The first three chapters take us directly into the heart of this matter. Continuous and discontinuous forms of cutting — called respectively “matches” and “mismatches” — and the various uses of off-screen space are defined and investigated at length. Parameters explored in the remaining seven chapters include softness and sharpness of focus, lighting contrasts, moving and stationary images, long and short sequences, structural uses of sound, functions of chance (a fascinating chapter), and an interesting category designated as “structures of aggression”, in which delineates a tradition stretching from Un Chien Andalou and La Sang des Bêtes to Marcel Hanoun and Bergman, by way of Keaton, Langdon, Tex Avery and various Japanese directors. This list of topics is by no means exhaustive; it is worth noting, however, that neither is Burch’s. An inquiry into paramters of acting — a central factor in the recent films of Rivette — is noticeably lacking, and undoubtedly there are other lacunae as well.
Yet the material to be found in this deceptively short book is rich and penetrating indeed, and in early every case the procedure singled out is far from the obvious textbook exhibit (e.g., the stone lions in Potemkin, the cockatoo in Citizen Kane).
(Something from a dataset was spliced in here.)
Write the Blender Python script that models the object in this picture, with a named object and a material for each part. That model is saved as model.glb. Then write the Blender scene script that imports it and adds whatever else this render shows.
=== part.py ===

Each example is a genuine discovery: the crucial function of off-screen space in Renoir’s Nana, chiefly made evident by the actors’ entrances into and exits from the frame; permutations of the positions occupied by the actors from one shot to the next in the first half of Kurosawa’s High and Low; the subtle and dramatic integrations of sound effects with music in Mizoguchi’s The Crucified Lovers; the remarkable “structure of variations” in the opening and closing of doors in the dressing-room complex of The Blue Angel, controlling what is audible or inaudible from the music hall; the deliberate rhythmic alternation between “strong”, active and eventful moments, and “weak”, empty and boring ones in Mr. Hulot’s Holiday, with each sequence composed as an independent “cellular” unit; the progression of Lang’s M from “temporally and spatially autonomous” shots to “an increasing use of the continuity cut, finally culminating in the famous trial sequence in which temporal and spatial continuity are strictly preserved for some ten minutes.” Each of these examples suggests not only an underlying pattern which is relevant to the film at every level (thematic, dramatic and psychological as well as ‘technical’), but a central insight into how the film as a whole works.
Offering lessons in how to look and listen, Burch is practically without peer in making legible the procedures that ordinarily escape the layman’s attention — especially in those illusionist contexts where an audience’s absorption in actors and plots banishes the means by which they are being articulated to the realm of invisibility, distraction, or mere window dressing. For this reason alone, it is hardly surprising that Burch’s book has been summarily dismissed or ignored by ‘mainstream’ critics and filmgoers since its appearance in English over a year and a half ago. Fundamentally at odds with the bulk of what appears in Sight and Sound, Positif, Film Comment, and comparable publications, it implicitly threatens the ground that most cinephiles walk upon. Using examples from figures as diverse as Hitchcock, Antonioni, Fuller, Bresson, Welles and Ozu, Burch proceeds under the firm (if perenially unpopular) notion that “a complete reading of artistic process, including the conscious perception of form, is a liberating activity.”
As Burch suggests in his preface to this edition, a lot of alteration and refinements have taken place in his theoretical work since these essays were written in 1967. An idiosyncratic study of Marcel L’Herbier (Seghers, 1973), important contributions to Afterimage #4 and #5, a brilliant analysis of Lang’s German films in Cinéma: Théorie, Lectures (Klincksieck, 1973) and two forthcoming books — “a study of the concept of form in Japanese cinema” and “a history of the development of Western film language from 1895 to 1935” — all give some indication of the changes in emphasis and direction. But however outdated much of the book appears to Burch today, as evidenced by the countless self-critical footnotes peppering this edition, it unquestionable remains a book years ahead of its time, particularly in an Anglo-American context. And for anyone interested in following Burch’s development — which has since expanded to incorporate semiological and Marxist methodologies — it is an ideal and obvious starting point.
One must protest, however, the shabby treatment this English text has been given by its publishers. Quite apart from the use of a production still from Lang’s You Only Live Once on the cover of the English edition — odd indeed considering Burch’s disdain for Lang’s American films, and scarcely relevant to anything inside the book — the copy-editing of the text frequently borders on the risible. To misappropriate a few of Burch’s terms. the Introduction momentarily creates “two kinds of space” by referring to an analysis of a film (Baby Face Nelson) that isn’t even cited in the text, the footnotes to the final chapter are a series of “mismatches” (after an earlier footnote introduces us to one Millar Gavin), while the demented index — which offers us True Confessions and a mysterious chap named Edmond Genet, but omits dozens of important references to films and film-makers, including every mention of Tati and Dreyer — can only be regarded as a “structure of aggression”.